Last year, Labour’s Minister of Veterans Peeni Henare, just new to the portfolio, found that the old soldiers, airmen, and navy personnel were not getting the service and support they should have been getting.
“We’ve clearly got to do better by veterans,” Henare admitted at the time.
There are some 30,000 veterans alive in New Zealand today, although the exact number is, quite inexplicably, not known.
While the word ‘veteran’ often conjures up visions of elderly men who fought Hitler’s Nazis, or else in Korea or Vietnam, the majority are relatively young Kiwis who served in Bosnia, East Timor and Afghanistan over the last 30 years.
Of the 6863 veterans signed up to receive home-help services under the VIP initiative, ranging from lawn mowing and gardening to massage and podiatry, more than half don’t qualify for Veterans’ Affairs other support packages because they don’t have illness or injury connected to a particular deployment or mode of military service.
And Veterans’ Affairs data shows that the average time for a disablement pension to be processed has increased from 324 days to 361 days.
Those applying for a permanent impairment lump sum are waiting 197 days, while processing time for those seeking weekly compensation is up from 80 to 111 days.
The problem is compounded, Penk says, by not knowing just how many veterans there are.
Returned Services Associations (RSAs) do great work filling the gap in the support of our veterans.
But just last year, its national office issued a directive for clubs to take a close look at how they align with the founding ethos dating back more than a century.
Clubs were urged to live up to their name and focus on support for their veteran members, rather than just offering cheap alcohol and pokies to an increasingly non-military membership.
It shouldn’t just be left up to the RSAs though.

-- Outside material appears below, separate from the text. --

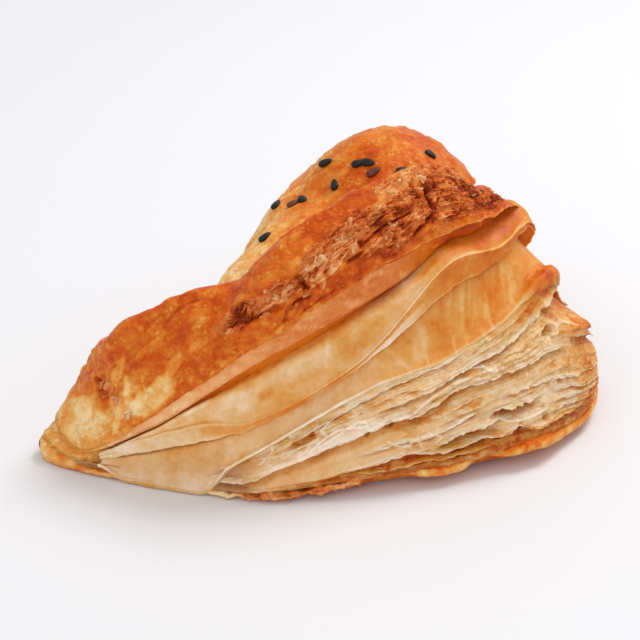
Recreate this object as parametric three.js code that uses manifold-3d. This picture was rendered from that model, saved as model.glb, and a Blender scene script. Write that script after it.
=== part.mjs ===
// A puff-pastry turnover with a seeded, egg-washed top, as one closed solid. Millimetres, +Z up.
//
// A square of laminated dough is folded corner to corner over a filling and baked. In plan it is a
// triangle: two cut legs meet at the square corner, and the folded side joins the two acute tips.
// Along the cut legs the layers rise and fan apart, most of all at the square corner, while the
// folded side stays smooth and closed. The origin is on the surface it stands on, under the middle
// of the turnover's box.
//
// The outside is one skin of rings. Each ring runs once round the plan outline, and the rings climb
// from the flat underside over the layer edges, the browned crust and its rim to the top of the dome.
import * as THREE from "three";
import { mergeVertices } from "three/addons/utils/BufferGeometryUtils.js";
import Module from "manifold-3d";

const COLUMNS = 138; // points on each ring
const MIDDLE = { x: 1.262, y: 58.435 }; // middle of the plan, in the outline's own coordinates
const DOME = { x: 15, y: 58, height: 58.2 }; // top of the filled middle
const DOME_FALL = 0.031; // the dome drops by this much times the squared distance from its top
const DOME_RINGS = [19, 13.5, 8, 3.5]; // distances from its top
const FLANK_STEPS = [0.3, 0.65]; // shares of the way from the dip up to the widest of those rings
const FLANK_CURVE = 1.7; // how much the dome's flank bows out on that way
const FLAT_INSET = 10; // from the base edge to the part of the underside that lies flat

const BASE_CRUST = 2.4; // thickness of the lowest, browned layer at its edge
const LAYER_GROOVES = 4; // between the base crust and the third layer
const LAYER_GROOVE_DEPTH = 2.6;
const LAYER_SWAY = 0.14; // how far an edge wanders up and down, as a share of a layer's height
const LAYER_RAGGEDNESS = 0.9; // how far an edge wanders in and out
const GROOVE_SHARE = 0.3; // of a layer's height that lies below its groove's bottom

const CRUST_INSET = { closed: 0.8, open: 18 }; // edge of the top crust, in from the base edge
const LIP_INSET = { closed: 0.3, open: 15 }; // edge of the layer below the top crust
const THIRD_INSET = { closed: 0, open: 9 }; // edge of the layer below that
const BEHIND_INSET = { crust: 2.5, lip: 5, third: 2 }; // more of each, just behind the square corner
const LAYER_CURVE = { leg: 1.8, corner: 3 }; // power by which the layered face leans in
const CORNER_UNDERCUT = { sheet: 6, layers: 3.5 }; // hollows below the lip and the third layer there
const FULL_GROOVES = { from: 1.5, to: 7 }; // height of the layered face at which grooves open up
const POCKET_DEPTH = { closed: 2.5, open: 10 }; // under the top crust
const POCKET_SINK = { leg: 2, corner: 0.8 }; // how far the open pocket's floor drops behind the lip
const SHEET_HOLLOW = 2.4; // how far the sheet between two main edges sinks in
// Steps up that sheet: shares of its rise, of its run inwards and of its hollow.
const SHEET_STEPS = [
  { rise: 0.12, run: 0.1, hollow: 0.7 },
  { rise: 0.5, run: 0.55, hollow: 1 },
  { rise: 0.88, run: 0.95, hollow: 1 },
];
// Steps from the lip round the pocket to its ceiling: shares of rise, run, the pocket's depth and
// its floor's drop.
const POCKET_STEPS = [
  { rise: 0.3, run: 0.3, depth: 0, sink: 0.5 },
  { rise: 0.75, run: 0.8, depth: 0.1, sink: 1 },
  { rise: 0.86, run: 1, depth: 1, sink: 0.3 },
  { rise: 1, run: 1, depth: 0.55, sink: 0 },
];
const UNDERSIDE = { rise: 0.35, inset: 0.6 }; // the crust's pale underside, between ceiling and edge
const CEILING_LIMIT = 0.62; // of the way from the crust's edge to the lip: no ceiling is lower

const CRUST_BULGE = 2.2; // how far the crust's face swells between its edge and its rim
const CRUST_STEPS = [0.12, 0.36, 0.66]; // shares of the way up that face
const FOLD_BULGE = 2; // how far the folded side's wall swells out
const TIP_STEP = 2.6; // how far the top crust stands back from the base crust at the acute tips
const BLISTER_HEIGHT = 0.7;

// Sesame seeds. Those on the dome's face toward -Y lie at set places: x, y and heading in degrees.
// The others are thrown on the rest of the dome.
const SEED = { length: 3.2, width: 1.9, thickness: 1.2, sunk: 0.35 };
const SET_SEEDS = [
  [1.3, 54.6, -5],
  [8.2, 49.4, 5],
  [10.3, 48.6, -25],
  [3.2, 47.6, 85],
  [-3.9, 49, 110],
  [-9.5, 52, 60],
  [-11.6, 36.6, 30],
  [8.7, 43.4, 10],
  [17.7, 46.1, 15],
  [23.8, 52.6, -20],
  [11.5, 46.4, 20],
  [-5.8, 48.1, 30],
];
const THROWN_SEEDS = 12;
const SEED_SPREAD = 26; // radius of the sown patch round the dome's top
const SEED_START = 13; // how far behind the dome's top that patch starts
const SEED_SPACING = 5;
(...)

The Government must take the lead.
If we are prepared to send our young men and women overseas to fight conflicts that we support on foreign lands, then we are committing to looking after them for life – no matter the financial cost.
The human after-effects of war are not always visible, and indeed, are often hidden, by pride, shame, mental illness, poverty and loneliness.
It’s up to us to make sure we are here for them in their hour of need – just as they stepped up in ours.